Лишь к вечеру, отвоевывая метр за метром невидимого под водой шоссе, выбрались мы из западни. Вздох облегчения одновременно раздался в машине. Мы оглянулись назад и только теперь поняли, какой опасности подвергались. Далеко за горизонт уходил вспученный океан бурлящей говорливой воды, все больше мрачневшей с наступлением сумерек.
Люди рады муссону. Ведь муссон приносит бирманцам не только облегчение от жары. Он дает им воду — главный источник жизни. И это огромное благо для Бирмы. Дожди приходят регулярно, в определенное время года. Можно всегда подготовиться, чтобы использовать их с максимальной пользой для себя. Но во влажное время года на землю обрушивается столько воды, что людям приходится напрягать все силы, чтобы не захлебнуться в ней самим и спасти от разрушения поля и дома. В сухой же период солнце воцаряется в небе и начинает пропекать все вокруг с таким усердием, что люди не знают, куда от него деться, они вынуждены напряженно бороться за удержание каждой капли влаги, быстро улетучивающейся под огненными лучами.

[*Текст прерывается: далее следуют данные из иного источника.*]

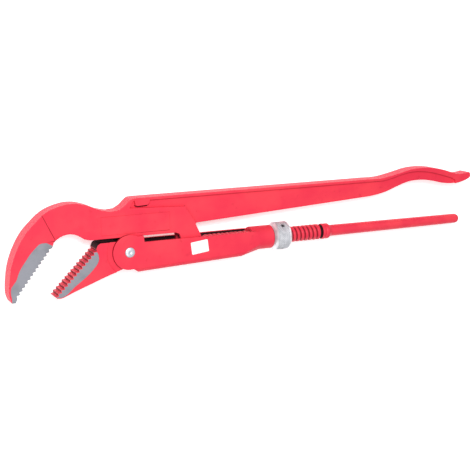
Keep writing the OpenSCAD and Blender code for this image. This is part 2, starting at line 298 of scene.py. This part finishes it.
def black_painted_shade():
    """Painted shade: near-black for the undercuts, slots and inner walls, where shade falls."""
    material, tree, shader, place = new_material("black_painted_shade")
    fine = noise(tree, place, 700.0, 3.0)
    feed(tree, shader, Base_Color=mix(tree, fine.step(0.3, 0.8), SHADE_BLACK_TONE, SHADE_BLACK_RED_TONE),
         Roughness=0.6 + fine * 0.2)
    shader.inputs["Specular IOR Level"].default_value = 0.2
    return material


def label_vinyl():
    """Plain white vinyl, a little greyed in patches."""
    material, tree, shader, place = new_material("label_vinyl")
    tint = noise(tree, place, 160.0, 2.0)
    feed(tree, shader, Base_Color=mix(tree, tint.step(0.3, 0.8), VINYL_WHITE, VINYL_AGED),
         Roughness=0.35 + tint * 0.15)
    return material


PAINT, ROD_PAINT, GROUND = red_enamel(), threaded_enamel(), ground_steel()
PLATE, BRIGHT, SHADE_BLACK, VINYL = zinc_plate(), bright_steel(), black_painted_shade(), label_vinyl()
SHADE_CREASE = crease_painted_shade()


# ---------------------------------------------------------------- mesh work


def linked(name, mesh):
    piece = bpy.data.objects.new(name, mesh)
    bpy.context.scene.collection.objects.link(piece)
    return piece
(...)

Да, солнце в тропиках доброе, но и жестокое. Без воды оно не знает удержу: безжалостно старит землю глубокими морщинами, скручивает в сухие трубки зеленые листья и стебли, загоняет все живое в тень. А когда эти два великих деятеля земли — солнце и вода объединяются в тесный союз, они творят чудеса, рождают жизнь.
Дорога идет на север
Шоссе Рангун — Мандалай. Деревни, поселки, города, словно бусинки, нанизаны на эту узкую асфальтированную ленту, протянувшуюся через всю страну с юга на север и идущую дальше, в Китай. От него отходят многочисленные ответвления на запад, к могучей Иравади, и на восток, в Шанское государство. Домишки стоят, раскрыв свои стены и двери прямо на дорогу. С машины можно видеть, что делается в полумраке хижин. Невозмутимый хозяин дома сидит в одиночестве, прихлебывая зеленый чай, женщины возятся у своих чадящих кухонь. У порога стоят рядком шлепанцы: дома бирманцы ходят босиком. Под домом копошатся куры, свиньи, козы, бегают голые ребятишки в сопровождении веселых щенят.
Мирная дорога. Но в недалеком прошлом ее называли Великим Бирмано-Китайским путем и придавали ей особое стратегическое значение. Шоссе Рангун — Мандалай с продолжением в Китай было построено англичанами в 1931 году, после вторжения японской армии в Китай, на случай обороны своих колоний: Бирмы, Индии, Малайи. В минувшую войну по шоссе катились волны отступавших и наступавших армий, спешили военные обозы. Вехами прошедшей здесь войны и сейчас маячат вдоль дороги остовы сгоревших танков, зияют воронки от авиабомб, торчат фермы разрушенных мостов.